- Trian Fund Management has sold its stake in PepsiCo, according to a regulatory filing Friday. Trian had turned a profit of more than $500 million since buying its shares in late 2012.
- Since summer 2013, Trian urged PepsiCo to spin off its beverage business from its higher-performing snacks business. This eventually led to a truce in January 2015, when PepsiCo added Trian operational partner William Johnson to the company's board, and Trian backed off its demands for the split.
- PepsiCo's share price returned 49% since the day prior to Trian's initial investment, as compared to 43% return for the S&P 500 and 24% for Coca-Cola, according to The Wall Street Journal. PepsiCo's shares fell about 2% Friday.

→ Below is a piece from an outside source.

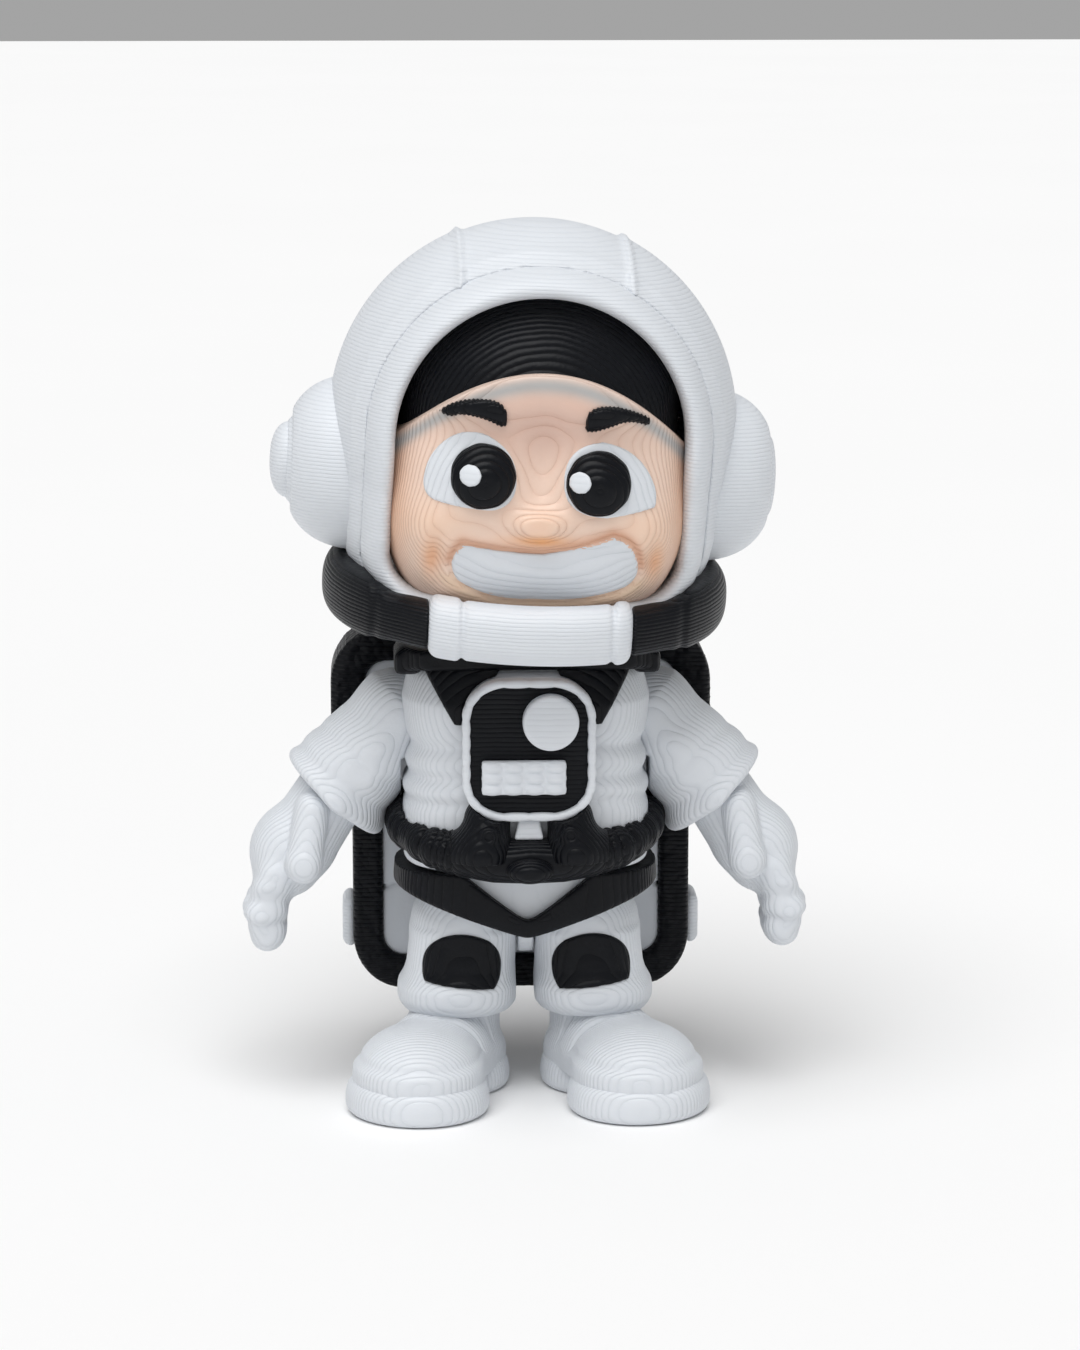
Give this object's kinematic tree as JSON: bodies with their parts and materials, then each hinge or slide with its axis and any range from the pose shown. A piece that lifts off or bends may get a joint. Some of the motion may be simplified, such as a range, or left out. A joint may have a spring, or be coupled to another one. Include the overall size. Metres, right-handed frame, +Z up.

Trian and its leader, billionaire investor Nelson Peltz, believed investors would benefit by allowing each segment to pursue separate management strategies. The beverage business, which has been dragged down by soda, could pay out substantial dividends while the snacks business — and its stock price — would be free to grow, especially if it merged with Mondelez, another Trian investment.
Trian had already successfully enacted the same strategy at Cadbury Schweppes, which split into Cadbury and the Dr Pepper Snapple Group in 2008. Dr Pepper Snapple Group has outperformed on earnings reports compared to its major competitors with growth in both carbonated and non-carbonated beverages. Separating from the chocolate business to adjust management perspective and strategy may have been what DPS needed to ensure a competitive future in both crowded and struggling categories.
However, PepsiCo CEO Indra Nooyi didn't back down from her belief in the company structure and that the company benefited from its larger scale. The company maintained that perspective after an "exhaustive" review in February 2014. Offering Trian the board seat a year later quieted the fund on the company split, but PepsiCo's recent performance wasn't enough to keep the fund hanging around permanently.
In its most recent earnings report, PepsiCo beat analysts' profit expectations, though earnings still fell year over year. Gross margin increased for the 15th consecutive quarter, by 1.3 percentage points, demonstrating the payoff for PepsiCo's years of cost-cutting efforts. Quarterly revenue dipped 2.9%, but organic revenue increased 3.5%. Both snacks and beverages in North America saw a sales uptick, at 3% and 1.5% respectively, but the Quaker segment and international businesses underperformed. As of the end of last year, Trian owned 18.3 million shares, or about 1.3% of PepsiCo, Bloomberg reported.
Another company facing investor pressure is Mondelez. CEO Irene Rosenfeld stated publicly last year, "I’m successfully running Mondelez for all shareholders — without the activists’ help." If PepsiCo and Indra Nooyi can weather the demands of investors and activists, Mondelez (and others in the industry) could too.
"Trian believes PepsiCo has addressed many operational issues identified by Trian – management has increased productivity efforts, reduced overhead, increased advertising investment, and delivered consistent earnings growth on a constant currency basis," Trian said in a statement.